**PROVIDED RECORDS**:
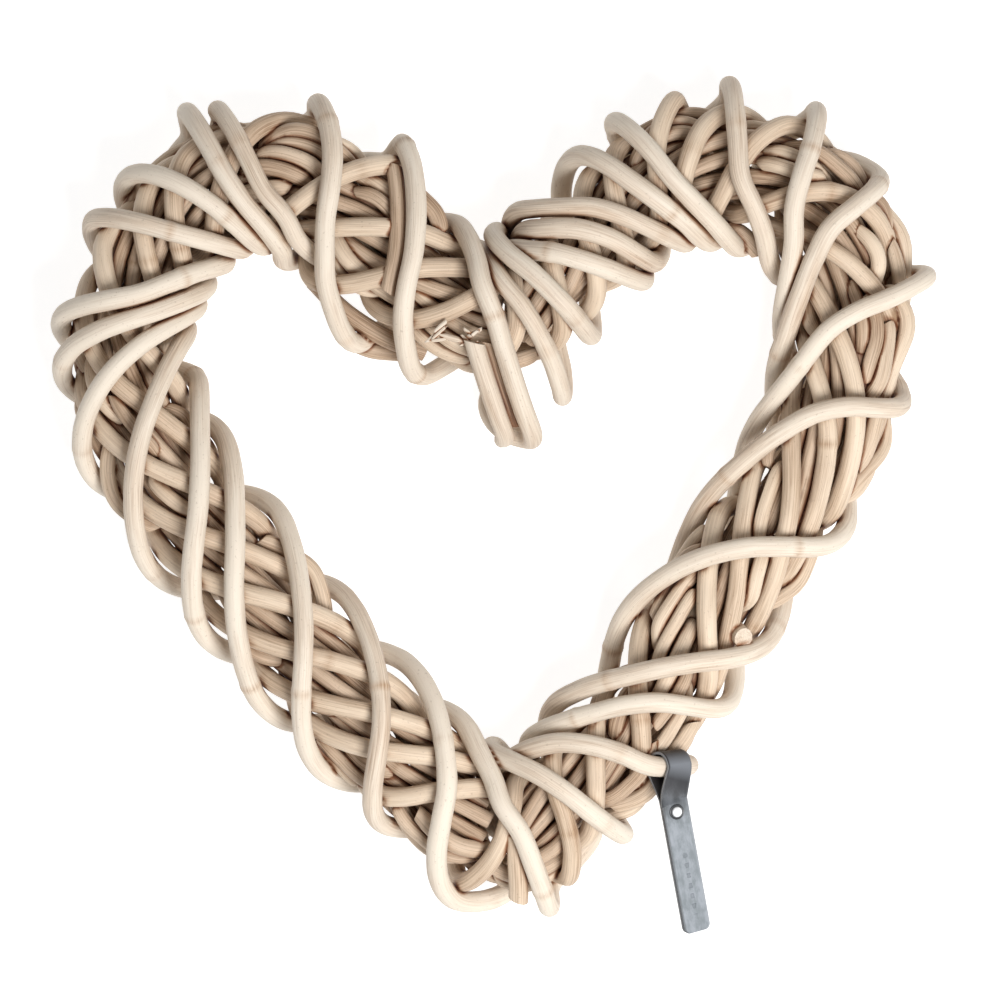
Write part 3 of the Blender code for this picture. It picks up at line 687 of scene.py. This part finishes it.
def leather_strap(lines):
    """The folded strap: a long flat bar with soft edges, bent along its rows."""
    line, wide, out = strap_rows(lines)
    length = length_of(line)
    bpy.ops.object.select_all(action="DESELECT")
    bpy.ops.mesh.primitive_cube_add(size=1.0, location=(0.5, 0, 0))
    strap = bpy.context.object
    strap.name = strap.data.name = "leather_strap"
    bpy.ops.object.transform_apply(location=True, rotation=True, scale=True)
    strap.data.transform(Matrix.Diagonal((length, STRAP_WIDTH, STRAP_THICK, 1.0)))
    cut_along(strap, 1, STRAP_COLUMNS)
    for _ in range(2):
        cut_along(strap, 0, STRAP_CUTS)
    pick(strap, "EDGE", lambda e: e.calc_face_angle(0.0) > math.radians(60))
    bpy.ops.mesh.bevel(offset=STRAP_EDGE, segments=2, affect="EDGES")
    done()
    spots = corners(strap.data)
    run, aside, deep = spots.T
    short = np.clip(STRAP_CORNER - np.minimum(run, length - run), 0.0, None)
    narrow = STRAP_CORNER - np.sqrt(STRAP_CORNER ** 2 - short ** 2)
    shaped = aside * (1.0 - narrow / (0.5 * STRAP_WIDTH))
    at = np.linspace(0.0, length, len(line))
    place, width, outward = (read_off(run, at, values) for values in (line, wide, out))
    across = aside / (0.5 * STRAP_WIDTH)
    cut = ((np.abs(across) > STRAP_CUT_EDGE) | (run < STRAP_CUT_END)
           | (run > length - STRAP_CUT_END))
    remember(strap.data, "strap", "FLOAT_VECTOR", spots)
    remember(strap.data, "down", "FLOAT", 1.0 - 2.0 * run / length)
    remember(strap.data, "across", "FLOAT", across)
    remember(strap.data, "cut", "FLOAT", cut.astype(float))
    remember(strap.data, "outer", "FLOAT", (deep > 0.0).astype(float))
    put_corners(strap.data, place + shaped[:, None] * width + deep[:, None] * outward)
    alone(strap)
    bpy.ops.object.mode_set(mode="EDIT")
    turn_outwards()
    bpy.ops.object.shade_smooth_by_angle(angle=math.radians(50))
    return strap


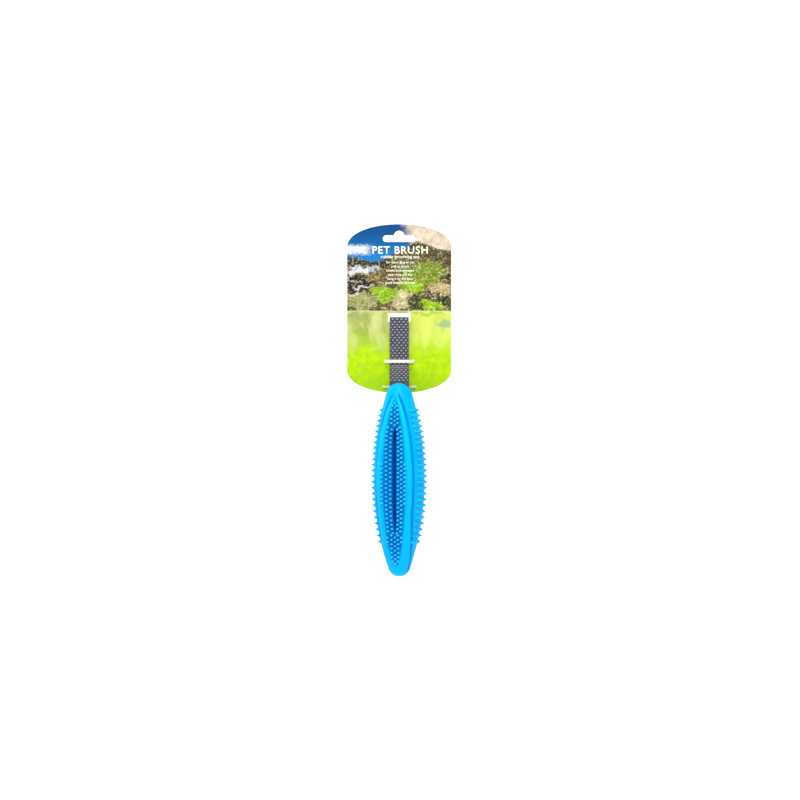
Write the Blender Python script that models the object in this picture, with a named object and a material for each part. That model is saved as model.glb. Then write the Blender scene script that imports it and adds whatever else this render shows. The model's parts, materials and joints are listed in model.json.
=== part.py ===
"""A nubbed rubber brush on a webbing hand loop, held by two ties to a hanging header card.

Metres, +Z up. The card stands in the XZ plane with its mid-plane at y = 0 and its front
towards -Y. The origin is where a shop peg bears in the top of the card's hanging slot.
"""
import math

import bmesh
import bpy
from mathutils import Matrix, Vector

MM = 0.001
GAP = 0.3 * MM

# Header card
CARD_HALF_WIDTH = 52.0 * MM
CARD_TOP = 6.4 * MM
CARD_BOTTOM = -162.2 * MM
CARD_END_RISE = 22.8 * MM
CARD_END_EXPONENT = 2.1
CARD_THICKNESS = 0.6 * MM
SLOT_HALF_WIDTH = 16.5 * MM
SLOT_TOP = -4.6 * MM
SLOT_BOTTOM = -11.3 * MM
SLOT_BUMP_RADIUS = 5.4 * MM
WINDOW_HALF_WIDTH = 11.25 * MM
WINDOW_TOP = -82.3 * MM
WINDOW_BOTTOM = -91.0 * MM
WINDOW_CORNER = 1.2 * MM

# Ties: height on the card, half span between the legs, holes
TIE_HOLE_RADIUS = 2.15 * MM
TIE_HOLE_OFFSET = 0.6 * MM
TIE_WIDTH = 3.0 * MM
TIE_THICKNESS = 1.0 * MM
UPPER_TIE_Z = -130.5 * MM
UPPER_TIE_HALF_SPAN = 14.4 * MM
LOWER_TIE_Z = -156.0 * MM
LOWER_TIE_HALF_SPAN = 16.2 * MM
TIE_HEAD = Vector((4.6, 4.2, 4.6)) * MM
TIE_HEAD_CLEARANCE = 0.5 * MM
TIE_SHOULDER = 0.6 * MM
TIE_CORNER = 0.8 * MM

# Webbing
PLY = 1.5 * MM
WEBBING_HALF_WIDTH = 9.5 * MM
CARD_FACE = -CARD_THICKNESS / 2 - GAP
FOLD_Z = -89.9 * MM
FOLD_INNER_RADIUS = CARD_THICKNESS / 2 + GAP
FOLD_OUTER_RADIUS = FOLD_INNER_RADIUS + 2 * PLY
FOLD_BACK_END = -91.3 * MM
LIFT_TOP = -133.0 * MM
FORK_Z = -138.5 * MM
NECK_TOP = -146.0 * MM
FREE_END_Z = -159.0 * MM
FREE_END_FLAT_Z = -149.0 * MM

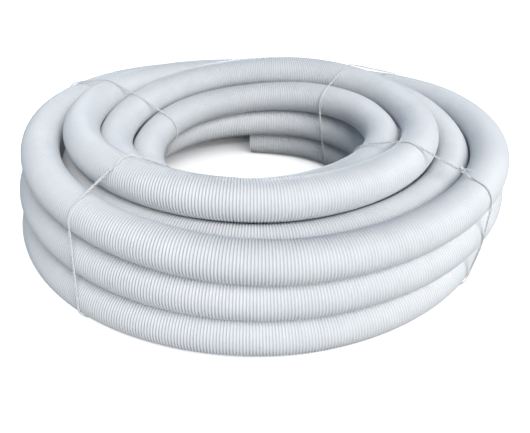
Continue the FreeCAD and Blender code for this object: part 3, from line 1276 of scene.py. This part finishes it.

**SET EXERCISE**:
Find all lines where the word "with" appears. Copy them.

**OUTPUT OF THE EXERCISE**:
    """The folded strap: a long flat bar with soft edges, bent along its rows."""
Write the Blender Python script that models the object in this picture, with a named object and a material for each part. That model is saved as model.glb. Then write the Blender scene script that imports it and adds whatever else this render shows. The model's parts, materials and joints are listed in model.json.
Metres, +Z up. The card stands in the XZ plane with its mid-plane at y = 0 and its front